카테고리 없음

Create New Columns by Calculating the Columns that Already Exists

Panda Kim 2022. 11. 15. 05:56

1. Calculate the columns directly to add a new column

There is a DataFrame scores of different subject from 2019 to 2022.

You can do various calculations directly by the columns.

 

Below is the codes for the DataFrame.

dict_scores = {'Year' : [2019, 2020, 2021, 2022],
               'Math' : [80, 70, 90, 100],
               'History' : [60, 40, 70, 60],
               'Science' : [70, 80, 60, 90]}
               
df_scores = pd.DataFrame(dict_scores)

2. Sum up each row

You want to sum up the scores by each year.

df_scores['Math'] + df_scores['History'] + df_scores['Science']

 

It will return a series of the score sums.

Not only the addition, you can execute subtraction, multiplying, and division.
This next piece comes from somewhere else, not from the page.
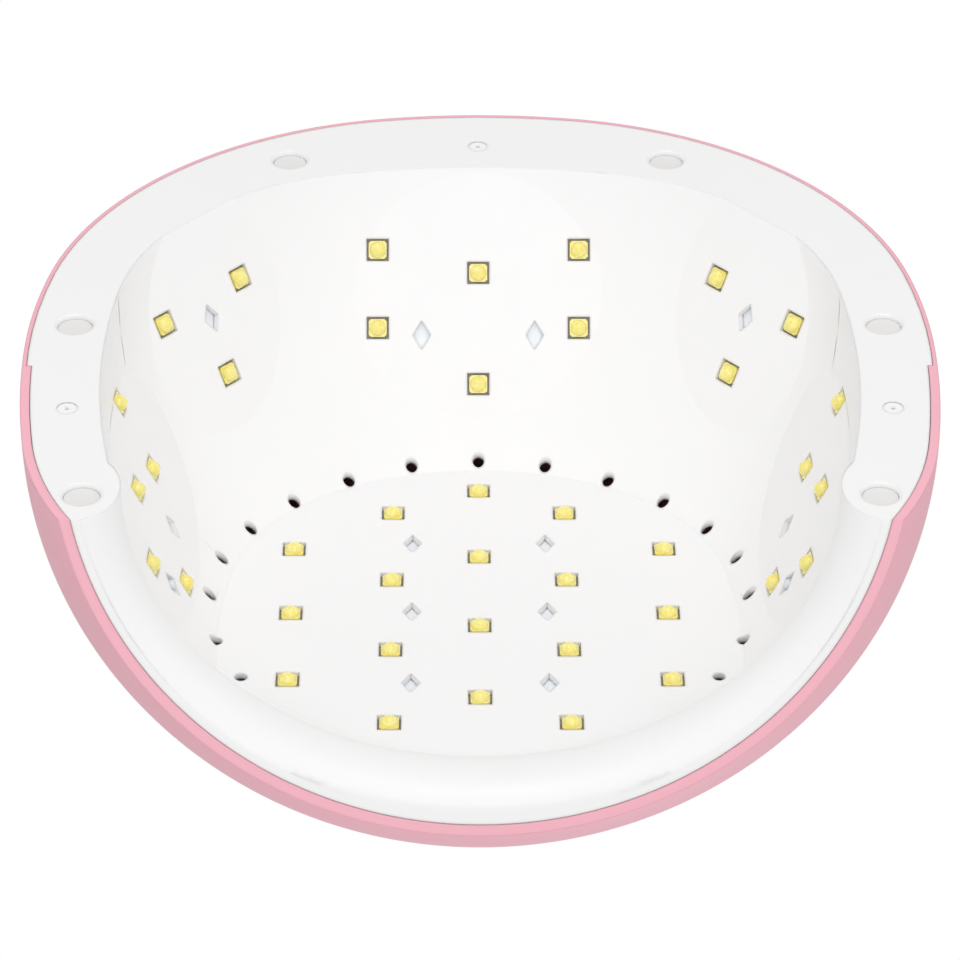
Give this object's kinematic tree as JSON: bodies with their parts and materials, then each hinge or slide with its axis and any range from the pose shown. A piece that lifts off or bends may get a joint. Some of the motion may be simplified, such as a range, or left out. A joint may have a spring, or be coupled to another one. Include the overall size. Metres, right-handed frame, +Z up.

If you want to add the series to the right end of the DataFrame,

df_scores['Sum'] = df_scores['Math'] + df_scores['History'] + df_scores['Science']
df_scores


3. Get the average of each row

If you want to add a column of the average score by each year,

df_scores['Sum'] = (df_scores['Math'] + df_scores['History'] + df_scores['Science']) / 3
df_scores

Even though the 3 as denominator is a numeric, not a series or a DataFrame,

It can process calculation of DataFrames.


In order to calculate a whole column,

the new data or array has to be in the same type with the elements in the column.